__Aim of the exercise__:
Output, word for word, every line from the line with "Turn this picture" through the final line of the data below.

__Entries provided__:
>> Begin
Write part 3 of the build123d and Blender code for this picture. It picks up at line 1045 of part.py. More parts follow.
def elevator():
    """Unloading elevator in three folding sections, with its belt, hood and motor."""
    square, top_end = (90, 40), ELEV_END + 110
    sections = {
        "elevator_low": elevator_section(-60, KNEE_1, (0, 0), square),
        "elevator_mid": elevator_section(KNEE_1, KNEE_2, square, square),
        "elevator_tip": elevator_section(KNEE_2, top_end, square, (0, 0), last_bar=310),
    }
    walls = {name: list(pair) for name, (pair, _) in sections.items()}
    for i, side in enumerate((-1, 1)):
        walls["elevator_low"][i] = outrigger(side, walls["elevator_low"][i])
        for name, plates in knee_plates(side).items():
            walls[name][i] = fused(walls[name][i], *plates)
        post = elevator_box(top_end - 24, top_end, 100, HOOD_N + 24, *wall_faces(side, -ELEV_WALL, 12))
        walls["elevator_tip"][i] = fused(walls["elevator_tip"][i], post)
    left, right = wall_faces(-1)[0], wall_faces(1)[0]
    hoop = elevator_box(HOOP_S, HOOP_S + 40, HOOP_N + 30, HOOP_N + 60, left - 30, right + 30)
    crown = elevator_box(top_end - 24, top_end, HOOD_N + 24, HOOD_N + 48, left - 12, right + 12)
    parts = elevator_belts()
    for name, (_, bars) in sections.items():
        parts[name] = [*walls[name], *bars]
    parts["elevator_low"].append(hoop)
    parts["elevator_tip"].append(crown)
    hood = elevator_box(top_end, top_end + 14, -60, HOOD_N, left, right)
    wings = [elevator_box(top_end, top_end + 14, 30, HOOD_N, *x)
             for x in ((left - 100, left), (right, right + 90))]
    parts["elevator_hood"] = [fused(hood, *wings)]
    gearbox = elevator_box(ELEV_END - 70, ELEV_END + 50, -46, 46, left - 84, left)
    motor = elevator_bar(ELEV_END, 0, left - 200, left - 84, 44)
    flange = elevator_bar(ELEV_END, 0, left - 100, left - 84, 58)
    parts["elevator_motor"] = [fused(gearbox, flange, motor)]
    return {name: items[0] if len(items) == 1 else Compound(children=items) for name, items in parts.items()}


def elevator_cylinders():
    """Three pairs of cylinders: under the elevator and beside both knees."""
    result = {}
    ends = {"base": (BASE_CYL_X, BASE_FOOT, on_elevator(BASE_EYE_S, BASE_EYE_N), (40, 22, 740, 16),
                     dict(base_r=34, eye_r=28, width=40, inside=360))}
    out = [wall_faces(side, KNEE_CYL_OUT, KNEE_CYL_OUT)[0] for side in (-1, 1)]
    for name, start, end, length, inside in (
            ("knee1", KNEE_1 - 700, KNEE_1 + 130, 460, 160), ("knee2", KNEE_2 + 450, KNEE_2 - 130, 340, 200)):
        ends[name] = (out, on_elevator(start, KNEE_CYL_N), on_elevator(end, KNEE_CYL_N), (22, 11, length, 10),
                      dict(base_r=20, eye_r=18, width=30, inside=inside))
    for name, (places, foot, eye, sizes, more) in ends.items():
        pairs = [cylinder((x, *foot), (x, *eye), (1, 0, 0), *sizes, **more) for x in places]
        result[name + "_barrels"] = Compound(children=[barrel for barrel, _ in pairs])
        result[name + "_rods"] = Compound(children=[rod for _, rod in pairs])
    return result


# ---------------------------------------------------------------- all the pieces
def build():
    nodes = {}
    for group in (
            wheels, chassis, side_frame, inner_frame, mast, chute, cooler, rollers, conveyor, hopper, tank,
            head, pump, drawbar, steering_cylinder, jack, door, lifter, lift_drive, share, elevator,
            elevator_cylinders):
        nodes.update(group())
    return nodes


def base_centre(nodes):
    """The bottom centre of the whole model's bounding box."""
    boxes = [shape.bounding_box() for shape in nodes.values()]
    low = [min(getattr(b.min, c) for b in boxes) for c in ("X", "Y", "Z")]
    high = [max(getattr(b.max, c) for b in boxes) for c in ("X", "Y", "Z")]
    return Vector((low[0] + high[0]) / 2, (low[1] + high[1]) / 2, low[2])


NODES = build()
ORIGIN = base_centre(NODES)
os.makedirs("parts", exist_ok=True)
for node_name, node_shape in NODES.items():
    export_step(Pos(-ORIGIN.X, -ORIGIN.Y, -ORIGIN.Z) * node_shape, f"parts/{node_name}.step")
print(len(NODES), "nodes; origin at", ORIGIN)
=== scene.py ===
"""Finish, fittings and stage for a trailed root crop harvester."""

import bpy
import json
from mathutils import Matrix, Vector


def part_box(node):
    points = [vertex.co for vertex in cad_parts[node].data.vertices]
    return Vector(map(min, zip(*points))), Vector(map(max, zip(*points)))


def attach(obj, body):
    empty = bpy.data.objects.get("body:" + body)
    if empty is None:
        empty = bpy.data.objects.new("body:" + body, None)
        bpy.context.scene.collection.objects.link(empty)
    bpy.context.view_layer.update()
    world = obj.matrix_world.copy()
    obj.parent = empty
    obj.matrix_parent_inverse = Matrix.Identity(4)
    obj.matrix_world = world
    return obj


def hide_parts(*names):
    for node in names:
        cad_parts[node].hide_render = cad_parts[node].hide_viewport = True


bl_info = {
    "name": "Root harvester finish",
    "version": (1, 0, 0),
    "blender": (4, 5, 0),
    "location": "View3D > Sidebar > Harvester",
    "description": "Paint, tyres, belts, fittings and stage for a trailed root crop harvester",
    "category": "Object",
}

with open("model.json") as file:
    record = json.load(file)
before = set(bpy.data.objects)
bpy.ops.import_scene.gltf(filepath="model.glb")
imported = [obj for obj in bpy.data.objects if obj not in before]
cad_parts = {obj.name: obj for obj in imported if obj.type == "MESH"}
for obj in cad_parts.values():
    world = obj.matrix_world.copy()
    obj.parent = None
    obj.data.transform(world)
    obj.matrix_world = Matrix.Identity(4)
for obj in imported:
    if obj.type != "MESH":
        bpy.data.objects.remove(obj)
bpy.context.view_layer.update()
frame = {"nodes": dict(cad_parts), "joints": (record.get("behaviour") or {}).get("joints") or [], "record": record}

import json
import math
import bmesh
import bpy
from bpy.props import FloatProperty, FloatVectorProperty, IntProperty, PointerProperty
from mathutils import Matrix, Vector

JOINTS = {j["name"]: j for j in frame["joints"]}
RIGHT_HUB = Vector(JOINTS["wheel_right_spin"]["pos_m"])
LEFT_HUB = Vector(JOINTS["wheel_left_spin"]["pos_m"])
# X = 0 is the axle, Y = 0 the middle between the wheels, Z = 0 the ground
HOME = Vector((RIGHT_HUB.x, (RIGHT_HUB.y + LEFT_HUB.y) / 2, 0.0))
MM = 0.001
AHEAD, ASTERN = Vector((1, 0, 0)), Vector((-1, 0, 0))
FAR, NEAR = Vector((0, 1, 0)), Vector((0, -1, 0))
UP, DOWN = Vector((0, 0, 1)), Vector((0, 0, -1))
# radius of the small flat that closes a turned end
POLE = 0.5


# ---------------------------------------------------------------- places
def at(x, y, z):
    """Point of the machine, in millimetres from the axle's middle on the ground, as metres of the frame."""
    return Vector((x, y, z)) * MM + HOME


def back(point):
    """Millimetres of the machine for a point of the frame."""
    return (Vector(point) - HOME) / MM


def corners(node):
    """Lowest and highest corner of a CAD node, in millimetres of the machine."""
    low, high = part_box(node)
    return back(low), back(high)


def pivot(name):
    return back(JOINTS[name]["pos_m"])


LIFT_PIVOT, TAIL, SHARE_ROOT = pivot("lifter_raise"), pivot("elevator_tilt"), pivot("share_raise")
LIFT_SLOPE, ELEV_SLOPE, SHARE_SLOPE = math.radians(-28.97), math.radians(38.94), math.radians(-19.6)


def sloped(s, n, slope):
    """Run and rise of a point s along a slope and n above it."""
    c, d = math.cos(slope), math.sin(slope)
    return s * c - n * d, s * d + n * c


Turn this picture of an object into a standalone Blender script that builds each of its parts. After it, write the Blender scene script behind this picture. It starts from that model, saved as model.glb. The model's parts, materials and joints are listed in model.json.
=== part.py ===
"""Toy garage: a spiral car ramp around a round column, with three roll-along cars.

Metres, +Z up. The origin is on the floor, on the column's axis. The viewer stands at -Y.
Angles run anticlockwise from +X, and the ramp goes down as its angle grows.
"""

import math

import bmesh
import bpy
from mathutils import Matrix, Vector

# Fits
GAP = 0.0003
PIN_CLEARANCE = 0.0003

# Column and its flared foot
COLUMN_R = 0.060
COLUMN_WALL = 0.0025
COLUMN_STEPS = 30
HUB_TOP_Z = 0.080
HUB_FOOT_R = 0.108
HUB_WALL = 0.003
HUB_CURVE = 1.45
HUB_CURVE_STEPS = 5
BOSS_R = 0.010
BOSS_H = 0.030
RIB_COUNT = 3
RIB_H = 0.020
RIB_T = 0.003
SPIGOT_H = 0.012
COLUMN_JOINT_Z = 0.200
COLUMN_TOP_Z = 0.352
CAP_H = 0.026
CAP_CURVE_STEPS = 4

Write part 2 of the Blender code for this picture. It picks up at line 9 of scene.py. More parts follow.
>> End
__Full solution__:
Turn this picture of an object into a standalone Blender script that builds each of its parts. After it, write the Blender scene script behind this picture. It starts from that model, saved as model.glb. The model's parts, materials and joints are listed in model.json.
=== part.py ===
"""Toy garage: a spiral car ramp around a round column, with three roll-along cars.

Metres, +Z up. The origin is on the floor, on the column's axis. The viewer stands at -Y.
Angles run anticlockwise from +X, and the ramp goes down as its angle grows.
"""

import math

import bmesh
import bpy
from mathutils import Matrix, Vector

# Fits
GAP = 0.0003
PIN_CLEARANCE = 0.0003

# Column and its flared foot
COLUMN_R = 0.060
COLUMN_WALL = 0.0025
COLUMN_STEPS = 30
HUB_TOP_Z = 0.080
HUB_FOOT_R = 0.108
HUB_WALL = 0.003
HUB_CURVE = 1.45
HUB_CURVE_STEPS = 5
BOSS_R = 0.010
BOSS_H = 0.030
RIB_COUNT = 3
RIB_H = 0.020
RIB_T = 0.003
SPIGOT_H = 0.012
COLUMN_JOINT_Z = 0.200
COLUMN_TOP_Z = 0.352
CAP_H = 0.026
CAP_CURVE_STEPS = 4

Write part 2 of the Blender code for this picture. It picks up at line 9 of scene.py. More parts follow.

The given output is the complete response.